Since deep neural networks were developed, they have made huge contributions to everyday lives. Machine learning provides more rational advice than humans are capable of in almost every aspect of daily life. However, despite this achievement, the design and training of neural networks are still challenging and unpredictable procedures. To lower the technical thresholds for common users, automated hyper-parameter optimization (HPO) has become a popular topic in both academic and industrial areas. This paper provides a review of the most essential topics on HPO. The first section introduces the key hyper-parameters related to model training and structure, and discusses their importance and methods to define the value range.
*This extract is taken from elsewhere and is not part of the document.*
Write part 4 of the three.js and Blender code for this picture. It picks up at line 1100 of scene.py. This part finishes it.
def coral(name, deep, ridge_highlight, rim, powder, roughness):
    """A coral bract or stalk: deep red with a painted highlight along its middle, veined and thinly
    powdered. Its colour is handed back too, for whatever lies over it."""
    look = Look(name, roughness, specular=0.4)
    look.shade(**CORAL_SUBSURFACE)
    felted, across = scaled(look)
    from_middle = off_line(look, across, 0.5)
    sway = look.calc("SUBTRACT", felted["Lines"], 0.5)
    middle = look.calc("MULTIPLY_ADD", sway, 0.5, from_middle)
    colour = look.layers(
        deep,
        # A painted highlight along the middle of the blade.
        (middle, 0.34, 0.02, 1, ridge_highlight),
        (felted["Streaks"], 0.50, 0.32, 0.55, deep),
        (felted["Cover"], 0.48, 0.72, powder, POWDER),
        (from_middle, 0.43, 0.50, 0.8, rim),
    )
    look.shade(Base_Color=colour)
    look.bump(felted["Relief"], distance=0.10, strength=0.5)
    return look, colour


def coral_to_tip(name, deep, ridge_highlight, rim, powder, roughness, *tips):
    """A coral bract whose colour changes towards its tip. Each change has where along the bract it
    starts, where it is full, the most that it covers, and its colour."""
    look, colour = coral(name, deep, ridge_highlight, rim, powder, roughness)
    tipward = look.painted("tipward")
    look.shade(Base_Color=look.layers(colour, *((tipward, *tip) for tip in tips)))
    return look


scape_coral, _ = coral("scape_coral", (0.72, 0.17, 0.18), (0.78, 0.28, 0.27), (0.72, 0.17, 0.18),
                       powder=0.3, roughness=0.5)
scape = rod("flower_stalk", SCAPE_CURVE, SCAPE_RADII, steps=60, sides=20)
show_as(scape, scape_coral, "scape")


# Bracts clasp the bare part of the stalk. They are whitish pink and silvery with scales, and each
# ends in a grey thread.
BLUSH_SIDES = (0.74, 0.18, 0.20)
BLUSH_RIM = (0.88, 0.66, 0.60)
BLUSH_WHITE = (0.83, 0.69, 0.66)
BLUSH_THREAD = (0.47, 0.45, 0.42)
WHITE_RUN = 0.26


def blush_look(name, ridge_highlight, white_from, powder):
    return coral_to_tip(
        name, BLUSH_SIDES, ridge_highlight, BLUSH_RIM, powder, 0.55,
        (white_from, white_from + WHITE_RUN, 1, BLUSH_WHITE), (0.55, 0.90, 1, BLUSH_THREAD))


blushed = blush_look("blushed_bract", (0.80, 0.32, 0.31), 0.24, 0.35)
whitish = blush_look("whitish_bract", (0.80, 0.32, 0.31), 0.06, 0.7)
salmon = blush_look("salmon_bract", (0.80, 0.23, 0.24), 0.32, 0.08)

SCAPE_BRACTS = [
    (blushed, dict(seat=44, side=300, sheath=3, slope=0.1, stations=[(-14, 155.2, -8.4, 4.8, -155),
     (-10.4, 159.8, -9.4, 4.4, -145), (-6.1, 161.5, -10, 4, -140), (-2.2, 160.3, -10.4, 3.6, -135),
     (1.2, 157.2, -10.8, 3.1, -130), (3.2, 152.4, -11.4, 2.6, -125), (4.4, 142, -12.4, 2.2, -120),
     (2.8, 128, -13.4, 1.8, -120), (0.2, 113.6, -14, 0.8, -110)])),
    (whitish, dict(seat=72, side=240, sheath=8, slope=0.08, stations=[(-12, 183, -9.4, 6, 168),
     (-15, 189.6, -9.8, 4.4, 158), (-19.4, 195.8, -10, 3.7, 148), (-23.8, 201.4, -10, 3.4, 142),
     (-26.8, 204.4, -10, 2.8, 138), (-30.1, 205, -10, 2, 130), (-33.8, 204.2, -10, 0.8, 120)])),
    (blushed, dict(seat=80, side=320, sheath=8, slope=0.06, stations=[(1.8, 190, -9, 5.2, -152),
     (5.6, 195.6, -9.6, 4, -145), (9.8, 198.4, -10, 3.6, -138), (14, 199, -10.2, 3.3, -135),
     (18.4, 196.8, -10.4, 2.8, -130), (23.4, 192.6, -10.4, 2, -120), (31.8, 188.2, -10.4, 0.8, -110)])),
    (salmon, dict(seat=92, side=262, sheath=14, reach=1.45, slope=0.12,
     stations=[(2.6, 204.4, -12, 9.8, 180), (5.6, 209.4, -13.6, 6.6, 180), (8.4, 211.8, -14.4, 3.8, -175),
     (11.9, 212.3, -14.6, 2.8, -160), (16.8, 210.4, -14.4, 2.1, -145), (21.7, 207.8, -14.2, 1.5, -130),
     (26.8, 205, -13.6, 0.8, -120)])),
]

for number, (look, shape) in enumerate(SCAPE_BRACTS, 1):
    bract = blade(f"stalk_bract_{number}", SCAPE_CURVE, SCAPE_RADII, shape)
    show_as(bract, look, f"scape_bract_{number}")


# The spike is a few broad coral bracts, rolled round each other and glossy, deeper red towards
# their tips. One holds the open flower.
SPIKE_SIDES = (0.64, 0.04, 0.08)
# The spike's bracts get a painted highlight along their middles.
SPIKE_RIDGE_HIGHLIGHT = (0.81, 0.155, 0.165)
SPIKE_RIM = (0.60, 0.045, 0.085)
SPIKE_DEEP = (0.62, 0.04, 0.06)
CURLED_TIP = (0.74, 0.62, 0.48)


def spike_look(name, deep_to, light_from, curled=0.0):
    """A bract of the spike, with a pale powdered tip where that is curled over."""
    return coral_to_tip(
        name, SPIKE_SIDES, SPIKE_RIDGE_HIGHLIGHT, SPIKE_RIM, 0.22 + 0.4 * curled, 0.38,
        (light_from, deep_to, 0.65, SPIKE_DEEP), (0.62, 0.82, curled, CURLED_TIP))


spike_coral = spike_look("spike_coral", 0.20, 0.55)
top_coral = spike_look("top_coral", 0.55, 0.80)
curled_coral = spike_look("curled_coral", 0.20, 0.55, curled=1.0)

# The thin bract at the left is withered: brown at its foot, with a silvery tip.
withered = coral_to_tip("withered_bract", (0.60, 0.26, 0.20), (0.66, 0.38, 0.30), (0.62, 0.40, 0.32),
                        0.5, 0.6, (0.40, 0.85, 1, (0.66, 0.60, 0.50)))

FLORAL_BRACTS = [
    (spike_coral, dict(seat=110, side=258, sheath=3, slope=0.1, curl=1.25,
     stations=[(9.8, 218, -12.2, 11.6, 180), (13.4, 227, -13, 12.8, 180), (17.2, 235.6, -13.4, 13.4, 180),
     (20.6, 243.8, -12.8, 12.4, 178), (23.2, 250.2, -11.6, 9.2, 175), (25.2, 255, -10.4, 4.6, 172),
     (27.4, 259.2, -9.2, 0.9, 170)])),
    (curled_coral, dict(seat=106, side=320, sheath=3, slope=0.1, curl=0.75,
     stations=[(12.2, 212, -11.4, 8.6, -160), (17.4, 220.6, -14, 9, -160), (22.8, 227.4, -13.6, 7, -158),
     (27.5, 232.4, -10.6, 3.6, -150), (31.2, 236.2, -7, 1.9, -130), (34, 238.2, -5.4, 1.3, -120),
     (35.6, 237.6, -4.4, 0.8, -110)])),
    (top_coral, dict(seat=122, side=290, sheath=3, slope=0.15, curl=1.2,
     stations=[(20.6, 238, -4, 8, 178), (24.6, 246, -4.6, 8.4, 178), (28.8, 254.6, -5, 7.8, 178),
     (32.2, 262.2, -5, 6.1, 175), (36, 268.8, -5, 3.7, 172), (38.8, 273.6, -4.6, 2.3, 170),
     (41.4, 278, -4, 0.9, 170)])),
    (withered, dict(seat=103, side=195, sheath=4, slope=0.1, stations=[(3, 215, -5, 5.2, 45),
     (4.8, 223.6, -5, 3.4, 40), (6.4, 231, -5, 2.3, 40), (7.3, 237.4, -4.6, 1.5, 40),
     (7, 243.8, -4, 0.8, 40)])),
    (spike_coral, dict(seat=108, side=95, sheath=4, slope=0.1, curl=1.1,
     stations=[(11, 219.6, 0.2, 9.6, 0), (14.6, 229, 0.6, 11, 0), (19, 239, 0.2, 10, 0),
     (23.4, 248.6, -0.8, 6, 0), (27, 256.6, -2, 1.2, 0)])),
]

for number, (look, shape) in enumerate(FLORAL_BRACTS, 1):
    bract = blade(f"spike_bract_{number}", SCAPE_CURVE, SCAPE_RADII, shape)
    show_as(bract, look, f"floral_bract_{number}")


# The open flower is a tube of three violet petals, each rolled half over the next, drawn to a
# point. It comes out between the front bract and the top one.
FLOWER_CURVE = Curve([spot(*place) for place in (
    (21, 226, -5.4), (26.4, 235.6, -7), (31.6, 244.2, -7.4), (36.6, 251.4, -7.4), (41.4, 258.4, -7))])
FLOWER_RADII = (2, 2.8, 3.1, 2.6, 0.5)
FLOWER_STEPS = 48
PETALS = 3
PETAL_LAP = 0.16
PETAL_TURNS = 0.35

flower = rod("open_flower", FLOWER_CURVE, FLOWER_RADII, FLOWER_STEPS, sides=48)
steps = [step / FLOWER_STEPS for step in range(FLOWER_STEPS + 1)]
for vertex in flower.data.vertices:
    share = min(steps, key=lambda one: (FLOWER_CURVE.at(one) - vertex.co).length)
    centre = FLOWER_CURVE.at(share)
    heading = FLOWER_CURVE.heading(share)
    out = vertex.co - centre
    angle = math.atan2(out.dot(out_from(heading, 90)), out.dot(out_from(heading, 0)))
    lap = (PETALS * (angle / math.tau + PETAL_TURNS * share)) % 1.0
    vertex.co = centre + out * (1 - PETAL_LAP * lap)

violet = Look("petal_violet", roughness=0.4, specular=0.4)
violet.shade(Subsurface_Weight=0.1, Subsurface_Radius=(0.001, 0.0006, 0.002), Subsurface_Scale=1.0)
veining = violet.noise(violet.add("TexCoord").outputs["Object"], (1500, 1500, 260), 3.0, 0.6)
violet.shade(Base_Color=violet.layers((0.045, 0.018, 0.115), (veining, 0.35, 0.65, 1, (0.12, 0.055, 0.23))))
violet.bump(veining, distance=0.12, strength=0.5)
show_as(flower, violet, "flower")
Then, the research focuses on major optimization algorithms and their applicability, covering their efficiency and accuracy especially for deep learning networks. This study next reviews major services and toolkits for HPO, comparing their support for state-of-the-art searching algorithms, feasibility with major deep learning frameworks, and extensibility for new modules designed by users. The paper concludes with problems that exist when HPO is applied to deep learning, a comparison between optimization algorithms, and prominent approaches for model evaluation with limited computational resources.